Purple loosestrife and Irises brings height and strong summer colour, while marsh marigold provides early brightness. Iris adds structure and presence, often becoming a backbone plant within the margin.

For softer edges, Square Stalked Marsh St John’s Wort spreads gently and fills space without overwhelming, and pickerel weed introduces later-season interest, helping carry colour further through the year.

Together, these begin to form a balanced planting scheme rather than a collection of individual plants.

Planting in a way that feels natural

How you plant matters just as much as what you plant.

Rather than spacing everything evenly, it’s far more effective to plant in small groups and repeat those groups across the pond. This creates rhythm and helps the planting feel intentional.

To achieve natural planting, group plants in small clusters rather than spacing them evenly.
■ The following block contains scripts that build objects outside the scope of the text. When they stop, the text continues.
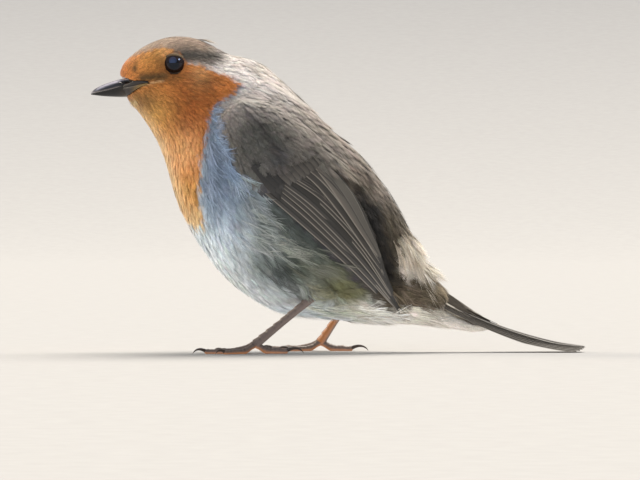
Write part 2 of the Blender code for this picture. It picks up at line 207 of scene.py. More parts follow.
# %% Camera
VIEW_WIDTH = 169.6  # mm across the picture at the bird
VIEW_CENTRE = (-4.8, 0.0, 29.7)
LENS, SENSOR = 300.0, 36.0  # mm
CAMERA_HEIGHT_DEGREES = 0.6
distance = VIEW_WIDTH * LENS / SENSOR
rise = math.radians(CAMERA_HEIGHT_DEGREES)
lens = bpy.data.cameras.new("long lens")
lens.lens, lens.sensor_width = LENS, SENSOR
lens.clip_start, lens.clip_end = 0.01, 20.0
camera = new_object("camera", lens)
backward = Vector((0, -math.cos(rise), math.sin(rise)))
camera.location = (Vector(VIEW_CENTRE) + backward * distance) * MM
camera.rotation_euler = (-backward).to_track_quat("-Z", "Y").to_euler()
bpy.context.scene.camera = camera
bpy.context.scene.view_settings.view_transform = "Standard"
print("the camera stands", round(distance), "mm away")

# %% Floor and studio light


def soft_sky(name, place, spread, strength, colour):
    """Light from a patch of sky in that direction, which spans that many degrees."""
    light = bpy.data.lights.new(name, "SUN")
    light.angle = math.radians(spread)
    light.energy, light.color = strength, hex_to_linear(colour)
    made = new_object(name, light)
    made.location = Vector(place) * MM
    made.rotation_euler = (-Vector(place)).to_track_quat("-Z", "Y").to_euler()
    return made


floor_paint, tree, out = new_material("matt wall paint, pale grey")
SPECKLES_PER_METRE = 900.0
grain = add_node(tree, "TexNoise", {"Scale": SPECKLES_PER_METRE, "Detail": 3.0})
span = {"From Min": 0.3, "From Max": 0.7, "To Min": 0.315, "To Max": 0.335}
tint = add_node(tree, "MapRange", span, {"Value": grain.outputs["Fac"]})
lay_surface(tree, out, tint.outputs[0], None, {"Roughness": 0.9})
FLAT_RADIUS, FLOOR_RADIUS, RIM_HEIGHT = 1600.0, 2600.0, 500.0  # mm
FLOOR_CORNERS = 96


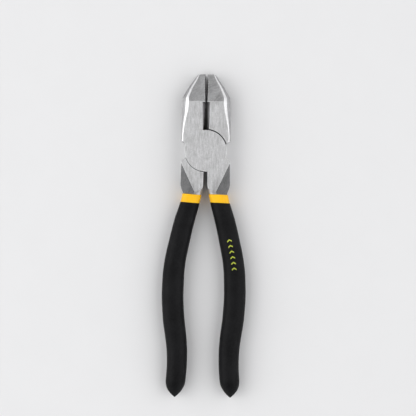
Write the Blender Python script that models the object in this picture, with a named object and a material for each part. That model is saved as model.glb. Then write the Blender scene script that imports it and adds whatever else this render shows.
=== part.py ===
# Lineman pliers: two forged halves on a flush rivet, with double-dipped handles.
# The tool lies on its back face at z = 0, jaws towards +Y, pivot on the Z axis.
# Each half is drawn closed, in its own frame: pivot at the origin, mid-plane at z = 0,
# jaw on the -X side and handle on the +X side. The second half is the first turned half
# a turn about Y.

import math

import bmesh
import bpy
from mathutils import Matrix

MM = 0.001

# Head
HEAD_THICKNESS = 13.5 * MM
JAW_LENGTH = 53.0 * MM
REST_OPENING = math.radians(2.0)
JAW_CLEARANCE = 0.04 * MM
# Fall of the sloped-off jaw edge for each unit across it
EDGE_SLOPE = 0.6
# How far blanks stand proud of a face until it is ground flat
FACE_OVERCUT = 1.0 * MM

# Jaw outline: distance back from the tip, half-width of the side, half-width of the face
JAW_OUTLINE = (
    (0.0 * MM, 4.98 * MM, 4.10 * MM),
    (4.0 * MM, 8.15 * MM, 5.90 * MM),
    (8.1 * MM, 11.10 * MM, 8.30 * MM),
    (12.3 * MM, 13.75 * MM, 10.20 * MM),
    (16.4 * MM, 16.10 * MM, 11.60 * MM),
    (18.6 * MM, 16.45 * MM, 11.65 * MM),
    (24.7 * MM, 16.60 * MM, 12.30 * MM),
    (30.3 * MM, 16.75 * MM, 13.60 * MM),
    (35.8 * MM, 16.85 * MM, 14.80 * MM),
    (42.7 * MM, 16.90 * MM, 15.70 * MM),
)
NOSE_LENGTH = 18.6 * MM
NOSE_DROP = 2.2 * MM

# Teeth
TEETH_COUNT = 6
TEETH_START = 3.35 * MM
TOOTH_PITCH = 1.66 * MM
TOOTH_MOUTH = 1.50 * MM
TOOTH_DEPTH = 0.5 * MM

# Side cutters
CUTTER_TOP = 19.2 * MM
CUTTER_WIDTH = 2.05 * MM
CUTTER_LAND = 0.7 * MM

# Lap joint
DISC_RADIUS = 14.45 * MM
JAW_RECESS_GAP = 0.7 * MM
SHANK_RECESS_GAP = 0.3 * MM
LAP_GAP = 0.3 * MM
STOP_ANGLE = math.radians(19.5)
NOTCH_FLARE = math.radians(36.0)

# Rivet
RIVET_RADIUS = 4.5 * MM
RIVET_HEAD_RADIUS = 5.6 * MM
RIVET_HEAD_HEIGHT = 1.6 * MM
RIVET_CLEARANCE = 0.08 * MM

# Shank
SHANK_WIDTH = 15.9 * MM
SLOT_HALF_WIDTH = 1.0 * MM
SHANK_LENGTH = 30.2 * MM
SHANK_CROWN = 1.6 * MM
SHANK_BLOCKINESS = 10.0
SHANK_TAPER = 7.0 * MM
FACET_START = 8.0 * MM
FACET_TURN = math.radians(26.0)
FACET_SLOPE = math.radians(16.0)

# Handle, from the dip line to its end. Blockiness is 2 for an ellipse and more for an oblong.
HANDLE_LENGTH = 141.3 * MM
GRIP_WIDTH = 15.1 * MM
GRIP_THICKNESS = 13.2 * MM
NECK_WIDTH = 13.3 * MM
NECK_THICKNESS = 12.8 * MM
GRIP_BLOCKINESS = 2.45
NECK_BLOCKINESS = 3.65
END_ROUNDING = 13.0 * MM
END_POWER = 2.5

# Handle bow: share of the handle length, distance of the centreline from the long axis
HANDLE_BOW = (
    (0.000, 8.60 * MM),
    (0.040, 9.75 * MM),
    (0.080, 11.20 * MM),
    (0.125, 13.00 * MM),
    (0.222, 16.00 * MM),
    (0.340, 19.00 * MM),
    (0.399, 19.70 * MM),
    (0.486, 19.90 * MM),
    (0.604, 18.80 * MM),
    (0.721, 16.40 * MM),
    (0.780, 15.60 * MM),
    (0.839, 15.40 * MM),
    (0.898, 15.75 * MM),
    (0.956, 16.35 * MM),
    (1.000, 16.30 * MM),
)
# Fullness of the grip: share of the handle length, share of the swell from neck to grip
GRIP_SWELL = (
    (0.00, 0.25),
    (0.05, 0.00),
    (0.13, 0.35),
    (0.28, 0.66),
    (0.47, 1.00),
    (0.62, 0.97),
    (0.72, 0.72),
    (0.82, 0.42),
    (0.92, 0.25),
    (1.00, 0.20),
)

# Dip coats
BAND_HEIGHT = 5.6 * MM
DIP_TILT = math.radians(3.0)
COAT_GAP = 0.3 * MM
BLACK_WALL = 1.1 * MM
YELLOW_WALL = 0.8 * MM
SHOULDER_INSET = 1.4 * MM
SHOULDER_LENGTH = 8.0 * MM
BLACK_END = 4.5 * MM
YELLOW_END = 1.6 * MM

# Round-off
DISC_SEGMENTS = 128
RIVET_SEGMENTS = 64
SKIN_POINTS = 36
CORE_POINTS = 24
SKIN_RINGS = 24
CORE_RINGS = 15
SHOULDER_RINGS = 5
SHANK_RINGS = 14
BAND_RINGS = 10
END_RINGS = 8

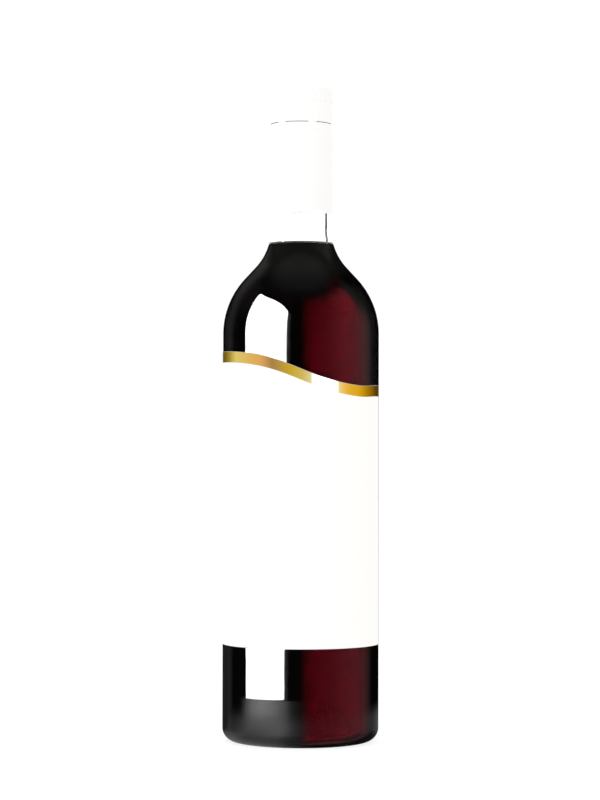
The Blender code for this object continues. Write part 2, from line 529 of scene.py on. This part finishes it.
# Tones of the foil round the bottle, with the white stretch where it mirrors a light
FOIL_TONES = (
    (-110.0, "4A3A14"),
    (-77.0, "7A6632"),
    (-64.0, "B09C50"),
    (-55.0, "E2CA70"),
    (-40.0, "DCB45E"),
    (-30.0, "DCA45A"),
    (-21.0, "A47E48"),
    (-8.0, "C6A22C"),
    (1.0, "CCB258"),
    (7.5, "CCC08E"),
    (7.7, "F8F4EA"),
    (27.8, "F8F4EA"),
    (28.0, "B8AE76"),
    (31.0, "D4B064"),
    (35.5, "DEAA32"),
    (46.0, "DAA41C"),
    (57.0, "AC7E14"),
    (75.0, "4A3812"),
    (90.0, "403010"),
)


def gold_foil():
    """Hot-stamped gold foil: satin metal whose tone runs round the bottle."""
    material, tree, shader = new_material("Hot-stamped gold foil")
    place = add_node(tree, "ShaderNodeTexCoord")
    tones = add_node(tree, "ShaderNodeValToRGB", {"Fac": angle_factor(tree, place.outputs["Object"])[0]})
    set_round_stops(tones, [(angle, linear(code)) for angle, code in FOIL_TONES])
    set_inputs(tree, shader, {
        "Base Color": tones.outputs["Color"],
        "Metallic": 1.0,
        "Roughness": 0.32,
        "Specular Tint": linear("B4A684"),
        "Normal": fine_relief(tree, place.outputs["Object"], 0.8 * MM, 3.0, 0.1, 0.04 * MM),
    })
    return material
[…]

This reflects how plants grow in nature, creates a softer, more established look, and allows each group to develop and spread naturally over time.

It’s also important not to overcrowd too early. Most marginals will spread with time, and allowing space for that growth is what leads to a more natural, settled result.

There’s a quiet confidence in leaving a little room—it shows you’re planting for how the pond will look in a year or two, not just today.

Bringing it all together

If your pond feels like it’s missing something, it’s rarely about adding more features or changing the layout.

More often, it’s about planting the margins properly.

Flowering marginals bring colour. Grasses bring balance. Structure gives it presence.

Put them together in the right way, and the pond begins to feel complete.

Not instantly—but once it settles, it’s unmistakable.